= Cairo Demographic Center =

The Cairo Demographic Center (CDC) is an educational and research institute in Mokattam, a suburb of Cairo, Egypt. It provides training to specialists in demography in the developing world, who are concerned with the study and analysis of critical population issues.

The CDC awards Diplomas in Demography, Population and Development as well as a M.Phil. degree in Demography. It has one of the richest demographic libraries in the Middle East. It carries out research in areas such as employment, health and reproductive issues.

==History==
The CDC was jointly established by the United Nations and the Egyptian Government in 1963. The agreement was renewed several times before it was terminated in 1991. A Presidential decree was issued, stating that the Center be an independent institution sponsored and financed by the Egyptian Government. In January 1992, the Egyptian Government took full responsibility for the Center.
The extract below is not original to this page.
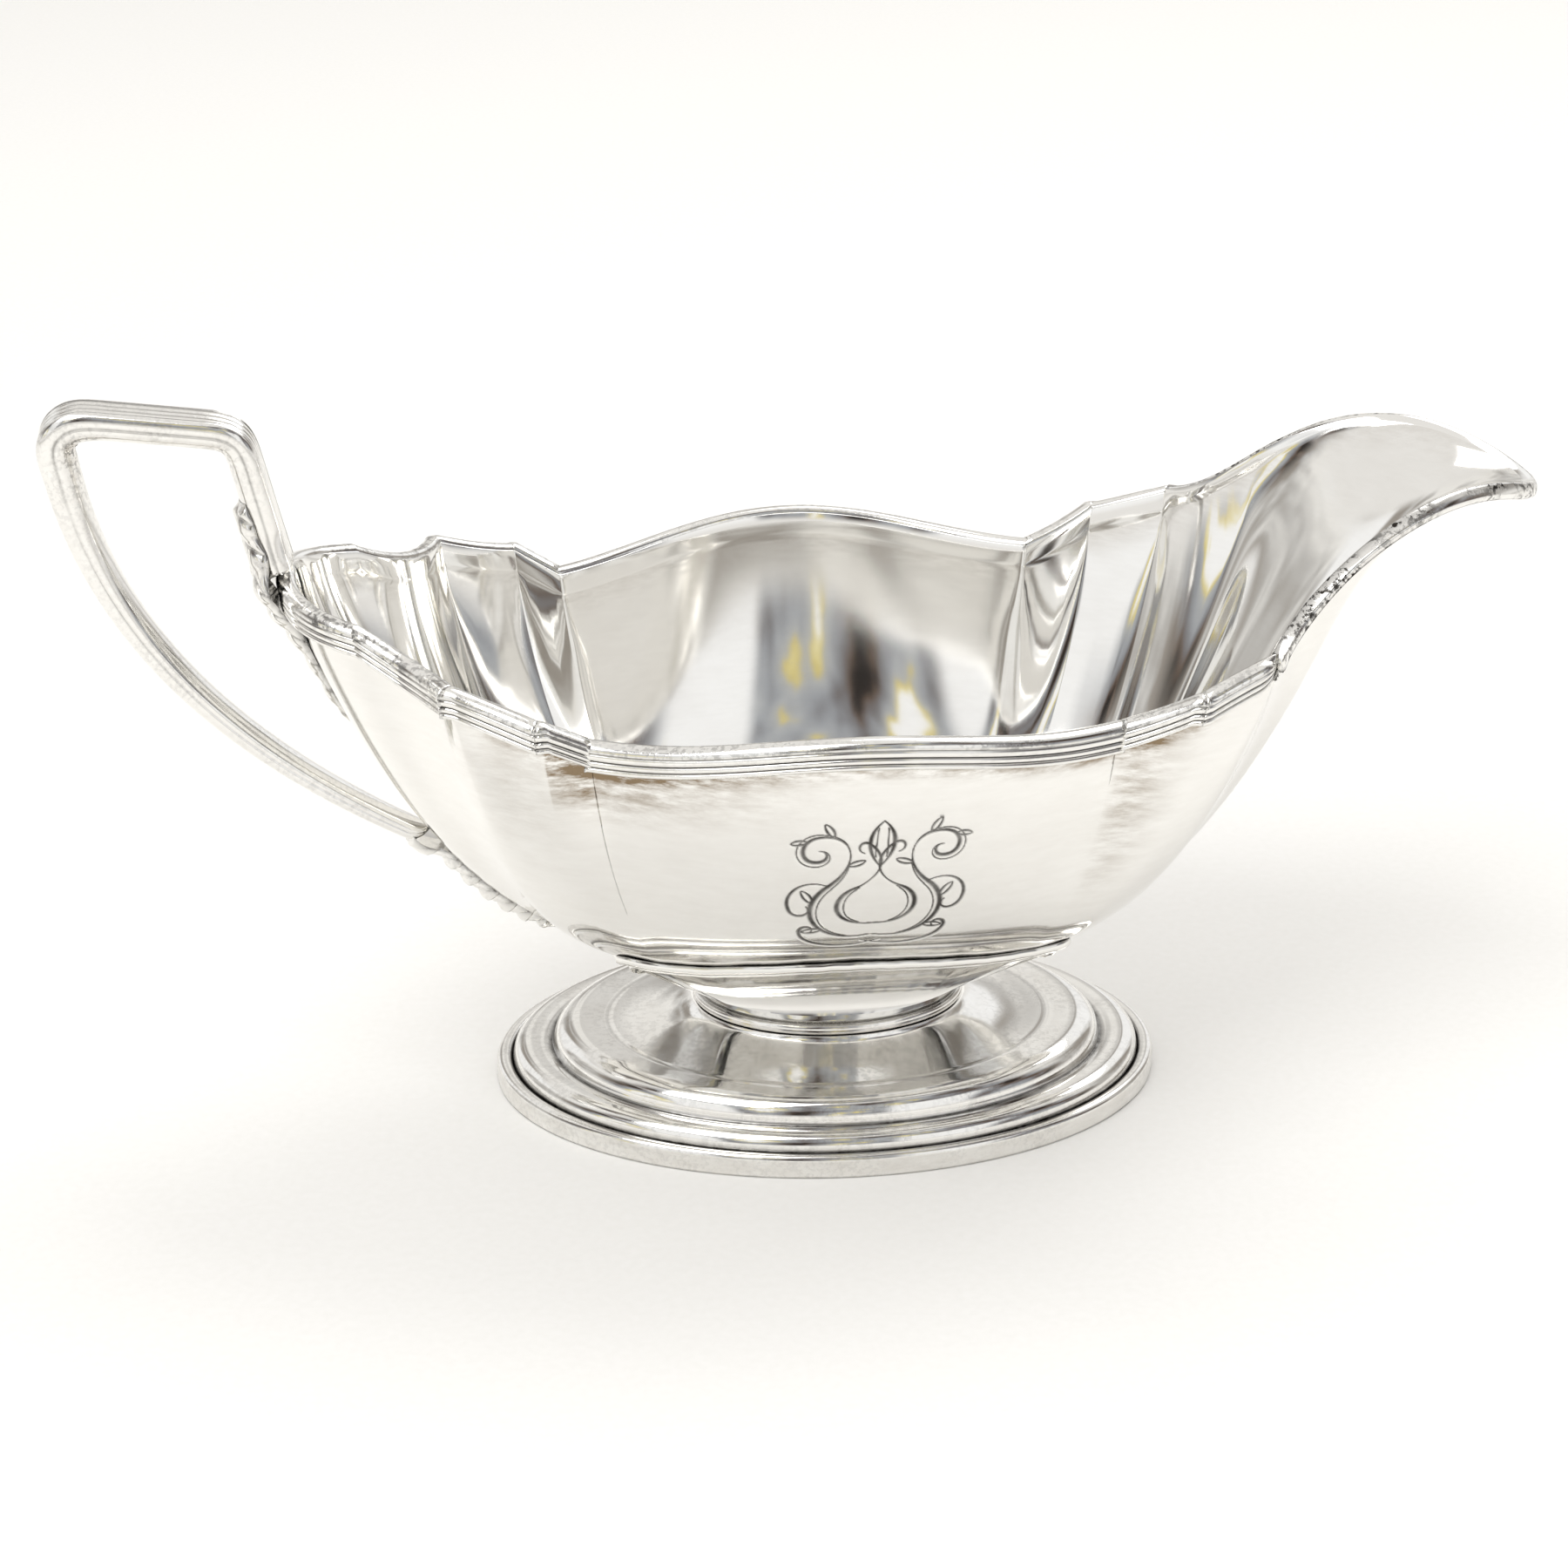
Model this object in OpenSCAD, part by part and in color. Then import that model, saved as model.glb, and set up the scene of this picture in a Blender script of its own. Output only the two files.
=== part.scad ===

In 2006 CDC it was affiliated to the Ministry of Economic Development.

== Objectives ==

CDC main objectives are:

a) To provide educational opportunities to persons working in the field of population .
b) To undertake research in population and related fields.
c) To provide technical assistance and consultancy services in population and related fields to interested governments and organizations.
d) To organize national and regional conferences and seminars on population and related issues.
e) To plan, organize and conduct short training programmes in population and related fields.
f) To carry out follow-up and impact evaluation studies for population projects and programmes.